What matters isn’t whether couples argue.
It’s how they do it — and how they find their way back to each other.
For a moment there, standing between rows of polished cars and polite smiles, it really was just a tiff behind the wheel.
Silver wheels, real deals.
A small disagreement wrapped in something ordinary, familiar, almost forgettable. And yet, like so many moments in long-term relationships, it carried more weight than it seemed — not because of the argument itself, but because of what it asked of us next.
When I notice us slipping into old patterns — becoming reactive, defensive, or caught in familiar loops — I try to respond with curiosity rather than alarm.
I’ve learned to ask, What’s really weighing on us right now?
That question reframes the moment. It transforms conflict from a personal failure into a shared challenge.
We don’t always get it right.
There are times when our words miss the mark, when emotional validation comes too late, or when one of us retreats into silence instead of repair. But I’ve come to see that emotional perfection isn’t the goal. Healthy relationships aren’t built on flawless communication — they’re built on trust.
Trust that mistakes can be repaired.
Trust that emotional connection isn’t shattered by conflict.
Fighting fair in marriage isn’t a personality trait.
It’s a daily, conscious choice.
It means speaking to reveal my inner experience rather than accusing.
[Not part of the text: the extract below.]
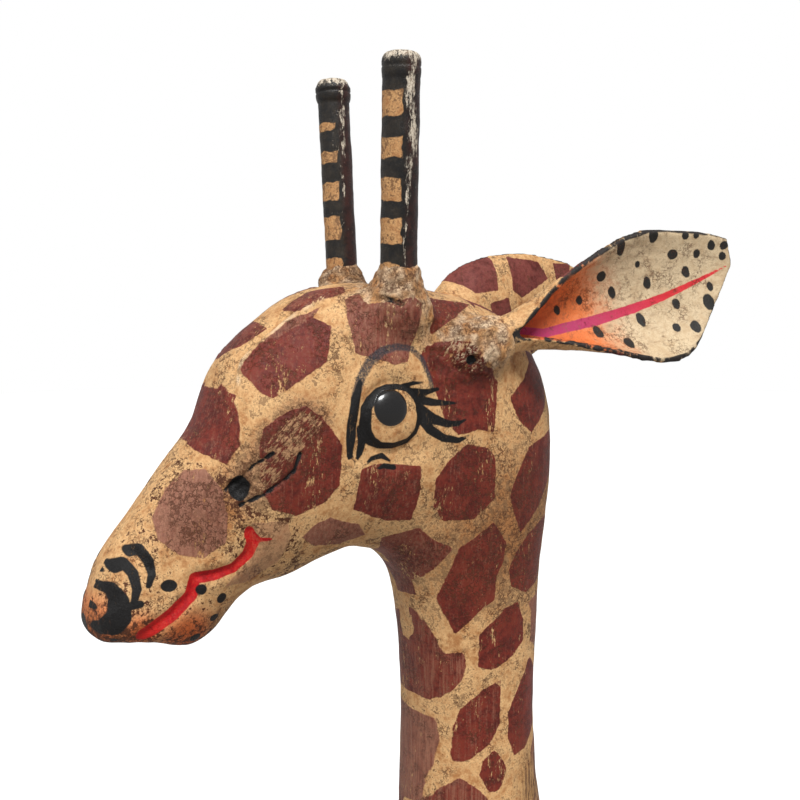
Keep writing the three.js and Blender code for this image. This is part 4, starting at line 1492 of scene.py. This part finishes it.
# %% The ears' finish
def build_ear_paint():
    finish, tree, shader, place = new_finish("painted_ear")
    dirt = place_group(tree, grime, Place=place, Pore_size=1.2, Amount=0.55)
    clouds = dirt["Clouds"]
    cracks = place_group(tree, crackle, Place=place, Flake_size=2.8, Where=0.5)["Cracks"]
    outside = mix(tree, step(tree, clouds, 0.36, 0.6), CREAM_DEEP, CREAM)
    maroon = mix(tree, step(tree, clouds, 0.38, 0.6), MAROON_DEEP, EAR_MAROON)

    outside = mix(tree, brush_cover(tree, place, "patch", 2.2), outside, maroon)
    inside = mix(tree, step(tree, clouds, 0.35, 0.62), EAR_CREAM_DEEP, EAR_CREAM)
    streaks = mottle(tree, place, 2.2, 4.0, 0.65, stretch=(1.0, 0.12, 1.0))
    inside = mix(tree, step(tree, streaks, 0.52, 0.7, to=(0, 0.45)), inside, EAR_STREAK)
    glow = plus(tree, layer(tree, "blush"), minus(tree, clouds, 0.5))
    inside = mix(tree, step(tree, glow, 0.12, 0.5), inside, EAR_ORANGE)
    inside = mix(tree, step(tree, glow, 0.45, 0.85, to=(0, 0.6)), inside, EAR_RUST)
    stripe = mix(tree, layer(tree, "root_end"), STRIPE_PINK, STRIPE_RED)
    inside = mix(tree, brush_cover(tree, place, "stripe", 0.9), inside, stripe)
    inside = mix(tree, times(tree, dirt["Dirt"], 0.4), inside, EAR_DIRT)
    inside = mix(tree, brush_cover(tree, place, "ink", 1.6), inside, DAB_BLACK)
    outside = mix(tree, times(tree, dirt["Dirt"], 0.7), outside, DIRT)
    painted = mix(tree, step(tree, layer(tree, "inner"), -0.15, 0.15), outside, inside)
    painted = mix(tree, times(tree, cracks, 0.6), painted, DIRT)
    rim = brush_cover(tree, place, "rim", 0.9, 0.5)
    rim_left = times(tree, rim, step(tree, mottle(tree, place, 6.0), 0.35, 0.5))
    painted = mix(tree, rim_left, painted, RIM_BLACK)
    tree.links.new(painted, shader.inputs["Base Color"])
    tree.links.new(step(tree, dirt["Relief"], 0.3, 0.7, to=(0.52, 0.7)), shader.inputs["Roughness"])
    shader.inputs["Specular IOR Level"].default_value = 0.3
    relief = plus(tree, times(tree, dirt["Relief"], 0.7), times(tree, cracks, -0.5))
    raise_surface(tree, shader, relief, 0.4)
    return finish


painted_ear = build_ear_paint()
ears = {side: ear_clay(side) for side in SIDES}
for side, ear in ears.items():
    paint(ear, ear_layers(ear, side), painted_ear)
print("ears", [len(e.data.polygons) for e in ears.values()])


# %% [markdown]
# ## Bare wood and the floor
# The pegs inside the joints are plain split wood. They don't show once the statue is together,
# but they have their finish for anyone who takes it apart.

# %% Bare wood
def build_bare_wood():
    finish, tree, shader, place = new_finish("bare_wood")
    lines = place_group(tree, grain, Place=place, Line_width=1.6)["Lines"]
    wood = mix(tree, step(tree, lines, 0.38, 0.62), PEG_WOOD_DEEP, PEG_WOOD)
    tree.links.new(wood, shader.inputs["Base Color"])
    tree.links.new(step(tree, lines, 0.3, 0.7, to=(0.62, 0.8)), shader.inputs["Roughness"])
    raise_surface(tree, shader, lines, 0.3)
    return finish


bare_wood = build_bare_wood()
pegs = [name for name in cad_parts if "peg" in name]
for name in pegs:
    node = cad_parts[name]
    node.data.materials.clear()
    node.data.materials.append(bare_wood)
print(len(pegs), "pegs")

# %% Floor paint
floor_paint = bpy.data.materials.new("floor_paint")
floor_paint.use_nodes = True
floor_tree = floor_paint.node_tree
seen = add(floor_tree, "ShaderNodeLightPath").outputs["Is Camera Ray"]
floor_tone = mix(floor_tree, seen, FLOOR_LIT, FLOOR_SEEN)
floor_tree.links.new(floor_tone, floor_tree.nodes["Principled BSDF"].inputs["Base Color"])
floor_tree.nodes["Principled BSDF"].inputs["Roughness"].default_value = 0.9
floor.data.materials.append(floor_paint)

# %% [markdown]
# ## Handing the pieces over
# Nothing on the statue moves, so every piece rides on the one body, and the CAD solids that the
# new pieces stand for are hidden.

# %% Riding and hiding
FILLERS = [f"{part}_filler_{side}" for part in ("horn", "ear") for side in SIDES]
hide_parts("head_and_neck", *FILLERS)
for piece in (trunk, tail, *legs.values(), *horns.values(), *ears.values()):
    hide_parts(piece.name.split("_", 1)[1])
for piece in (head, trunk, tail, *legs.values(), *horns.values(), *ears.values()):
    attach(piece, "root")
Listening for the emotion beneath my husband’s words instead of preparing my defence. Choosing connection over control — even when I feel hurt, misunderstood, or frustrated. Over time, these small choices reshape the emotional climate between us.
Conflict slowly shifts from battleground to workshop.
We don’t always agree, but we’re learning that disagreement doesn’t have to mean distance. It doesn’t have to threaten emotional intimacy.
In the gentle tide of everyday life together, conflict often rises like a storm cloud on the horizon, unwanted, unpredictable, and unsettling. For many couples, the real danger isn’t conflict itself.
It’s the pain of not being understood.
The ache of speaking and not feeling heard.
The quiet loneliness that follows when disagreement leaves one partner emotionally stranded.
It isn’t the argument that erodes a relationship.
It’s how we fight.
Too often, couples slip from expressing their own experience into the language of blame.
“You never listen.”
“You always do this.”
These “you” statements transform what began as a bid for connection into a battle for self-protection. They ignite defensiveness, shame, and resentment. Understanding this dynamic is an act of compassion — recognising that blame rarely brings us closer to truth, but almost always pushes us further apart.
Before resolution.
Before compromise.
There is a moment that matters more than any solution.
Emotional validation.
Emotional validation is one of the most overlooked communication skills for couples.
It isn’t agreement, and it isn’t surrender. It’s the simple, powerful act of letting your partner know their emotional experience makes sense.
“I can see why that hurt.”
“That must have been hard for you.”
When validation enters a conversation, nervous systems soften. Defences lower. Both partners remember that they matter. Validation doesn’t fix the problem — it creates safety. And safety is the foundation of relationship repair.
Another gift couples can offer each other is the language of “I feel” instead of “you are.”
“I feel frustrated when plans change at the last minute”, invites empathy.
It opens curiosity rather than criticism.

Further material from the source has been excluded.